- Aim of the exercise: Pull out every line with the word "context" from the entries below.

Dataset entries
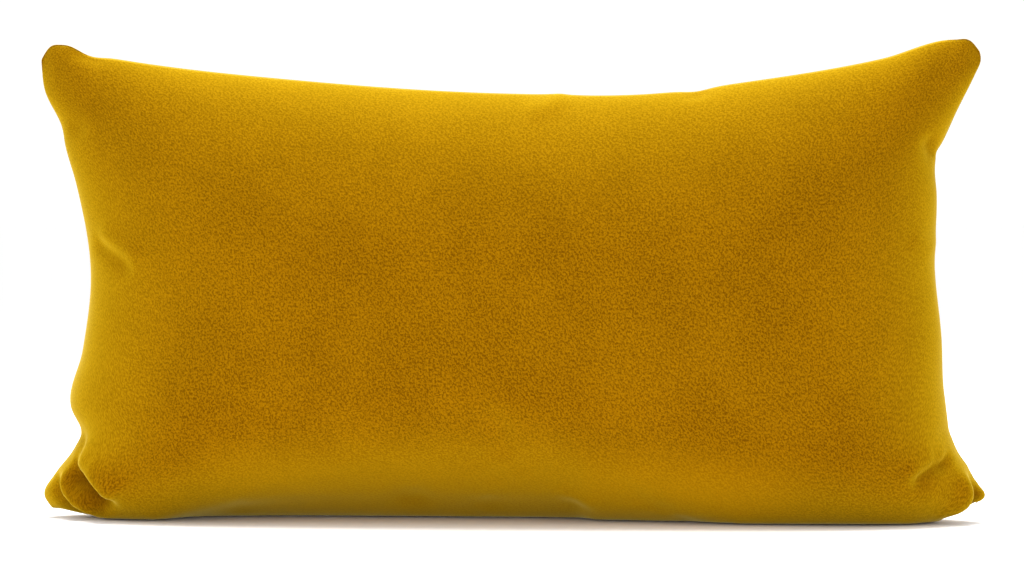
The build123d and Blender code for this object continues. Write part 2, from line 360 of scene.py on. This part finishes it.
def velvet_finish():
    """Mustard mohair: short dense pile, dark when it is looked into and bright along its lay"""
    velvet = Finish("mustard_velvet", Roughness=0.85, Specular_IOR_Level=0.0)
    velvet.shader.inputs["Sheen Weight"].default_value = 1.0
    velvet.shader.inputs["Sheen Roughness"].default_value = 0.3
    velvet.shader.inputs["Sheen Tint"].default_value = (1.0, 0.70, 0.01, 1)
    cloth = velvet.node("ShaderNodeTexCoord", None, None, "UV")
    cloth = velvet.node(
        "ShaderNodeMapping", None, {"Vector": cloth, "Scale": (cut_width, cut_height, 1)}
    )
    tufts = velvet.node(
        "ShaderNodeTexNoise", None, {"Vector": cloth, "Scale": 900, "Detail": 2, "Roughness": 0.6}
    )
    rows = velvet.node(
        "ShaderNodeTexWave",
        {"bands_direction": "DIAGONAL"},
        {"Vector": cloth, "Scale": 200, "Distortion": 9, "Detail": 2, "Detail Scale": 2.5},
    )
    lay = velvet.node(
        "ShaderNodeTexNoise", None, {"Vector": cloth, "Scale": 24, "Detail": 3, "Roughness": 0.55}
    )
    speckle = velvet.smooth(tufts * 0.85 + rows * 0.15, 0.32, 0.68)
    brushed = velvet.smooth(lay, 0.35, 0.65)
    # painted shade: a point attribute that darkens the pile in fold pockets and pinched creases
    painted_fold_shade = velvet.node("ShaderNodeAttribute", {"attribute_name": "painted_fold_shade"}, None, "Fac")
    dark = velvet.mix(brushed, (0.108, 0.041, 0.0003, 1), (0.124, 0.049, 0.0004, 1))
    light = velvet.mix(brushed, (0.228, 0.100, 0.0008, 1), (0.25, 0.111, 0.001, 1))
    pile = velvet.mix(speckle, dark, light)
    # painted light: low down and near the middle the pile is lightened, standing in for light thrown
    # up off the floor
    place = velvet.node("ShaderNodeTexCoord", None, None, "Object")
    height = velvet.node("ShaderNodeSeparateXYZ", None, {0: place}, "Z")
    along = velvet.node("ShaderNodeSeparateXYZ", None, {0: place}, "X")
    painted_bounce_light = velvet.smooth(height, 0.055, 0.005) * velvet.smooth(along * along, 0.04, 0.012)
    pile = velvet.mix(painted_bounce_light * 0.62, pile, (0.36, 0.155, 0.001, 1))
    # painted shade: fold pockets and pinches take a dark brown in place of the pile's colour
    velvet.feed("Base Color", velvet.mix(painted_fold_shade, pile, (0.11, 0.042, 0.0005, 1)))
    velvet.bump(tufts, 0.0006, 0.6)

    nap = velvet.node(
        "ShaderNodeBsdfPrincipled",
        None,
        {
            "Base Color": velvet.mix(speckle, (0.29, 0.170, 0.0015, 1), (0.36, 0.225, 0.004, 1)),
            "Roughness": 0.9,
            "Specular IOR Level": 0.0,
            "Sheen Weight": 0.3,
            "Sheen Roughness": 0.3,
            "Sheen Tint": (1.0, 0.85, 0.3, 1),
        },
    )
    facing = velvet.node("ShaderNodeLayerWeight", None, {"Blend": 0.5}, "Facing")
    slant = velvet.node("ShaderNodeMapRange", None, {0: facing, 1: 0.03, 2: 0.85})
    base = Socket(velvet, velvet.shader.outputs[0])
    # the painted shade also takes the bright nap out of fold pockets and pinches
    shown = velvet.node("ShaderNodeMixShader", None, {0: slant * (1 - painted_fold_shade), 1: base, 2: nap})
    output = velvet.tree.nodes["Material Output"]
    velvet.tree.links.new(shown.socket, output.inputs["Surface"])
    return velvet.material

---

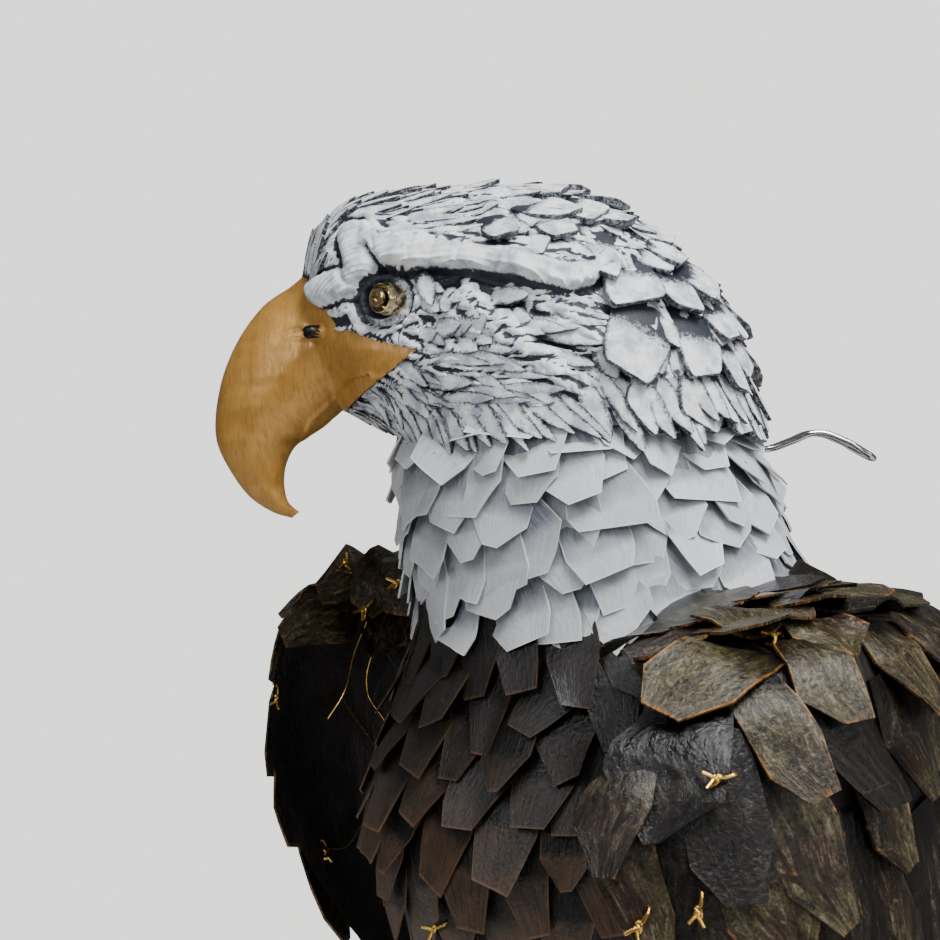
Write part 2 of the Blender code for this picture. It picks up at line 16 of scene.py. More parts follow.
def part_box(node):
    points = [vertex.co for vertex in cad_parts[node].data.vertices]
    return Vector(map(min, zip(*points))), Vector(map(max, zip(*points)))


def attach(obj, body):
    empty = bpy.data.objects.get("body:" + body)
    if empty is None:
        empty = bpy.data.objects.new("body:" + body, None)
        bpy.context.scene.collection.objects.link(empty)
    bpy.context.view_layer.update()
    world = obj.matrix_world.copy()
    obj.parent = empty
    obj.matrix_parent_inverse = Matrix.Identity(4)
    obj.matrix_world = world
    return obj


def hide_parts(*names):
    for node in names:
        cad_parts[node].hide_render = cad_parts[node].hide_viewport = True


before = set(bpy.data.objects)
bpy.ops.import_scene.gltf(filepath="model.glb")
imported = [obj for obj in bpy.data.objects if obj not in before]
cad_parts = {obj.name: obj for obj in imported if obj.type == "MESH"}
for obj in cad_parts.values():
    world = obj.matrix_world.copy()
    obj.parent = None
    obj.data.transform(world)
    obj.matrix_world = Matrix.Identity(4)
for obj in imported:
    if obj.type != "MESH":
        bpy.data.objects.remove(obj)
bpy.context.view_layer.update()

- Solved problem:
        bpy.context.scene.collection.objects.link(empty)
    bpy.context.view_layer.update()
bpy.context.view_layer.update()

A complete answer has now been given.